To address this scaling issue, I proposed a new methodology that incorporates biological pathway information into the message passing procedure of the graph neural network. The idea was to use domain knowledge to restrict the number of incoming messages during the aggregation step.

Biological Pathways

For those unfamiliar with the concept, biological pathways are an important abstraction in molecular biology. They represent how molecule-level interactions perform larger scale tasks, leading to changes in cell composition or behavior. I used genetic pathways, a subcategory that links genes to known biological processes.

Modifying the GRAPE Model

I modified the GRAPE model to use this pathway information. Here’s a high-level overview of the changes:

  1. Created a binary matrix linking genes to pathways
  2. Modified the message function to output a separate dimension for each pathway
  3. Applied a mask to incoming messages, excluding genes not involved in each pathway
  4. Concatenated these masked messages with node features for the update function

The mathematical details of this process are as follows:

Let’s define a matrix, $\mathbf{P} \in \mathbb{R}^{N\times M}$, where rows represent genes and columns represent pathways. For a series of genes $g={g_1, \ldots , g_n}$ and pathways $p={p_1, \ldots, p_m}$ where $p_j = {g_{j1}, \ldots, g_{jk}}$ is the series of genes present in that pathway, we define $\hat{\mathbf{P}}$ as:

$$ \hat{\mathbf{P}}_{ij} = \begin{cases} 1 & g_i\in p_j \\ 0 & g_i\notin p_j \end{cases} $$

Then, we normalize this matrix:

$$ \mathbf{P}_{ij} = \frac{\hat{\mathbf{P}}_{ij}}{\sum_{i=0}^N \hat{\mathbf{P}}_{ij}} $$ The layer update function for the modified GRAPE model becomes:

$$ h_u^{\ell+1} = \phi \Bigg( h_u^{\ell}, \sum_{v \in V} \Big( \mathbf{P}_v * \psi \left( h_v^{\ell}, e_{uv} \right) \Big) \Bigg) $$

where $*$ represents element-wise multiplication, $\psi: \mathbb{R}^{|e| + |h|} \mapsto \mathbb{R}^{M}$, and $\mathbf{P}_v$ is the row of the pathways matrix corresponding to gene $v$.

Results and Discussion

I compared four models in my experiments:

  1. A logistic regression baseline
  2. The original GRAPE model
  3. The GRAPE model with added biological pathways information
  4. A GRAPE model with a random matrix in place of the pathways information

Here are the results:

Model Comparison

The GRAPE variant incorporating biological pathways information significantly outperformed the others and scaled better with increasing numbers of genes. This suggests that the incorporation of domain knowledge may have effectively mitigated the hypothesized aggregation problem.

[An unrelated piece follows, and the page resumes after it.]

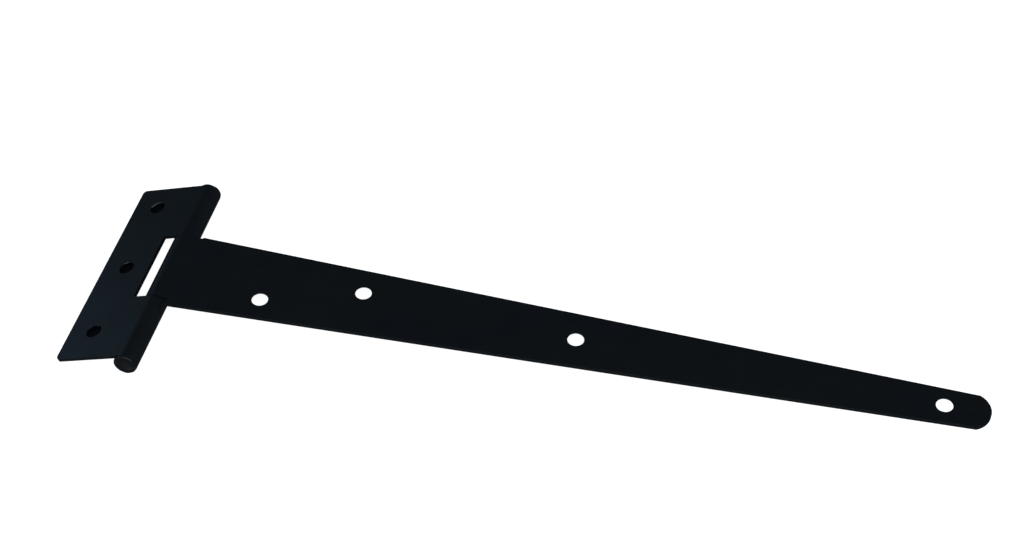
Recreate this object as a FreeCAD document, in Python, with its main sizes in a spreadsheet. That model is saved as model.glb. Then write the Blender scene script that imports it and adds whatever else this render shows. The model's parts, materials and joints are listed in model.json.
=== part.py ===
"""T hinge: a cross leaf and a tapered strap, rolled from sheet steel round one peened pin.

Units are millimetres. The hinge lies on a flat surface with its knuckles down and its
mounting faces up: the far edge of the cross leaf and the tip of the strap touch the
surface, and the stiff joint holds the barrel just off it. X runs along the strap, Y along
the pin and Z is up. The origin is the middle of the footprint, on the surface.
"""
import FreeCAD, Part
import math
import os
import Sketcher

SIZES = {
    "sheet_thickness": 1.5,
    "edge_round": 0.3,
    "pin_diameter": 5.6,
    "pin_clearance": 0.05,
    "pin_head_diameter": 8.4,
    "pin_head_thickness": 1.5,
    "pin_head_rim": 0.9,
    "roll_seam_angle": 34.0,
    "strap_length": 300.0,
    "strap_root_width": 35.1,
    "strap_tip_width": 14.6,
    "strap_tip_bulge": 4.5,
    "strap_knuckle_width": 31.5,
    "strap_shoulder": 7.5,
    "strap_near_shoulder": 5.6,
    "strap_corner_round": 0.5,
    "knuckle_offset": 1.2,
    "leaf_length": 89.6,
    "leaf_reach": 27.5,
    "leaf_corner_round": 1.5,
    "notch_length": 32.0,
    "notch_depth": 7.1,
    "hole_diameter": 6.0,
    "countersink_diameter": 8.6,
    "countersink_angle": 90.0,
    "leaf_hole_reach": 17.0,
    "leaf_hole_spacing": 32.8,
    "first_hole_along": 38.1,
    "first_hole_across": -7.7,
    "second_hole_along": 73.7,
    "second_hole_across": 4.1,
    "third_hole_along": 153.5,
    "tip_hole_along": 283.8,
    "barrel_lift": 1.2,
}

BARREL_RADIUS = "Sizes.pin_diameter / 2 + Sizes.pin_clearance + Sizes.sheet_thickness"
BORE_RADIUS = "Sizes.pin_diameter / 2 + Sizes.pin_clearance"
ORIGIN_POINT = (-1, 1)
HORIZONTAL_AXIS = -1
VERTICAL_AXIS = -2
START, END, CENTRE = 1, 2, 3
NEAR = 0.01


def make_sheet(doc):
    """Write the driving sizes into the spreadsheet, one named cell each."""
    sheet = doc.addObject("Spreadsheet::Sheet", "Sizes")
    for row, (name, value) in enumerate(SIZES.items(), start=1):
        sheet.set(f"A{row}", name.replace("_", " "))
        sheet.set(f"B{row}", str(value))
        sheet.setAlias(f"B{row}", name)
    doc.recompute()
    return sheet


def make_body(doc, name):
    body = doc.addObject("PartDesign::Body", name)
    body.Label = name
    return body


def make_sketch(body, name, role, height=None):
    """Attach a sketch to one of the body's own origin planes, raised by an expression."""
    sketch = body.newObject("Sketcher::SketchObject", name)
    planes = body.Origin.OriginFeatures
    plane = next(feature for feature in planes if feature.Role == role)
    sketch.AttachmentSupport = [(plane, "")]
    sketch.MapMode = "FlatFace"
    if height:
        sketch.setExpression(".AttachmentOffset.Base.z", height)
    return sketch


def constrain(sketch, expression, kind, *arguments):
    """Add a dimension and tie it to the cells."""
    index = sketch.addConstraint(Sketcher.Constraint(kind, *arguments))
    sketch.setExpression(f"Constraints[{index}]", expression)


def place_point(sketch, geometry, end, across, up):
    """Tie one point of a curve to the cells, measured from the sketch's origin."""
    point = sketch.getPoint(geometry, end)
    for kind, expression, now in (("DistanceX", across, point.x), ("DistanceY", up, point.y)):
        if expression == "0":
            axis = VERTICAL_AXIS if kind == "DistanceX" else HORIZONTAL_AXIS
            sketch.addConstraint(Sketcher.Constraint("PointOnObject", geometry, end, axis))
        else:
            constrain(sketch, expression, kind, *ORIGIN_POINT, geometry, end, now)


def draw_outline(sketch, corners, arcs=None):
    """Closed outline of straight sides, save where arcs gives a side its own curve.

    Each corner is (x, y, x expression, y expression), and side n starts at corner n.
    """
    arcs = arcs or {}
    points = [FreeCAD.Vector(x, y, 0) for x, y, _, _ in corners]
    count = len(points)
    ends = []
    for index, point in enumerate(points):
        side = arcs.get(index) or Part.LineSegment(point, points[(index + 1) % count])
        sketch.addGeometry(side, False)
        forward = sketch.getPoint(index, START).distanceToPoint(point) < NEAR
        ends.append((START, END) if forward else (END, START))
    for index in range(count):
        after = (index + 1) % count
        joint = Sketcher.Constraint("Coincident", index, ends[index][1], after, ends[after][0])
        sketch.addConstraint(joint)
    for index, (_, _, across, up) in enumerate(corners):
        place_point(sketch, index, ends[index][0], across, up)


def mirrored(half_outline):
    """The same corners on the other side of the X axis, in the order that closes the outline."""
    return [(x, -y, across, f"-({up})") for x, y, across, up in reversed(half_outline)]


def pad(body, name, sketch, length, midplane=False):
    feature = body.newObject("PartDesign::Pad", name)
    feature.Profile = sketch
    feature.Midplane = midplane
    feature.setExpression("Length", length)
    return feature


def draw_roll(sketch, side):
    """Section of a knuckle: a ring that leaves the sheet at the top and stops at the seam.

    side is the X direction in which the sheet runs away from the knuckle.
    """
    outer = SIZES["pin_diameter"] / 2 + SIZES["pin_clearance"] + SIZES["sheet_thickness"]
    inner = outer - SIZES["sheet_thickness"]
    seam = math.radians(SIZES["roll_seam_angle"])
    top = math.pi / 2
    first, last = (top, seam + 2 * math.pi) if side > 0 else (math.pi - seam, top + 2 * math.pi)
    middle = FreeCAD.Vector(0, 0, 0)
    up = FreeCAD.Vector(0, 0, 1)
    for radius in (outer, inner):
        sketch.addGeometry(Part.ArcOfCircle(Part.Circle(middle, up, radius), first, last), False)
    seam_end, top_end = (END, START) if side > 0 else (START, END)
    for end in (seam_end, top_end):
        line = Part.LineSegment(sketch.getPoint(1, end), sketch.getPoint(0, end))
        sketch.addGeometry(line, False)
    for line, end in ((2, seam_end), (3, top_end)):
        sketch.addConstraint(Sketcher.Constraint("Coincident", line, START, 1, end))
        sketch.addConstraint(Sketcher.Constraint("Coincident", line, END, 0, end))
    for arc, expression, radius in ((0, BARREL_RADIUS, outer), (1, BORE_RADIUS, inner)):
        sketch.addConstraint(Sketcher.Constraint("Coincident", arc, CENTRE, *ORIGIN_POINT))
        constrain(sketch, expression, "Radius", arc, radius)
    sketch.addConstraint(Sketcher.Constraint("PointOnObject", 3, END, VERTICAL_AXIS))
    sketch.addConstraint(Sketcher.Constraint("PointOnObject", 3, START, VERTICAL_AXIS))
    sketch.addConstraint(Sketcher.Constraint("PointOnObject", *ORIGIN_POINT, 2))
    turn = "Sizes.roll_seam_angle * 1 deg"
    angle = seam
    if side < 0:
        turn = f"180 deg - {turn}"
        angle = math.pi - seam
    constrain(sketch, turn, "Angle", 2, angle)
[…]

Interestingly, while the GRAPE Pathways model was more resilient to larger numbers of connections, it didn’t actively benefit from additional genes like the logistic regression baseline did. This indicates that either the detriment of having a larger graph is offsetting the benefit of additional information, or the model is unable to fully utilize this additional information.

Conclusion

This project demonstrates an interesting case where biological knowledge, in the form of pathways information, was used to introduce an inductive prior on the GRAPE framework. This approach boosted performance and improved scaling capability.

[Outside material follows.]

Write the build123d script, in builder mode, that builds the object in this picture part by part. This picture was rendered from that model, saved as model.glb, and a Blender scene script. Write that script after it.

The superior performance of the model with the pathways matrix compared to the random matrix serves as a proof-of-concept for further incorporation of pathway information into deep learning models for single-cell analysis.

As we continue to tackle complex biological data with deep learning techniques, it’s likely that effectively leveraging domain knowledge will be crucial for outperforming existing methods in computational biology.

I hope this exploration provides some interesting insights into the intersection of deep learning and bioinformatics. If you’re working on similar problems or have thoughts on this approach, I’d be excited to hear from you!

References

[1] Lähnemann, D., et al. (2020). Eleven grand challenges in single-cell data science. Genome Biology, 21(1), 31.

[2] Eraslan, G., et al. (2019). Single-cell RNA-seq denoising using a deep count autoencoder. Nature communications, 10(1), 390.

[3] Baruzzo, G., et al. (2020). Simulation-based comprehensive benchmarking of RNA-seq aligners. Nature methods, 17(1), 96-103.

[4] Hicks, S.C., et al. (2018). Missing data and technical variability in single-cell RNA-sequencing experiments. Biostatistics, 19(4), 562-578.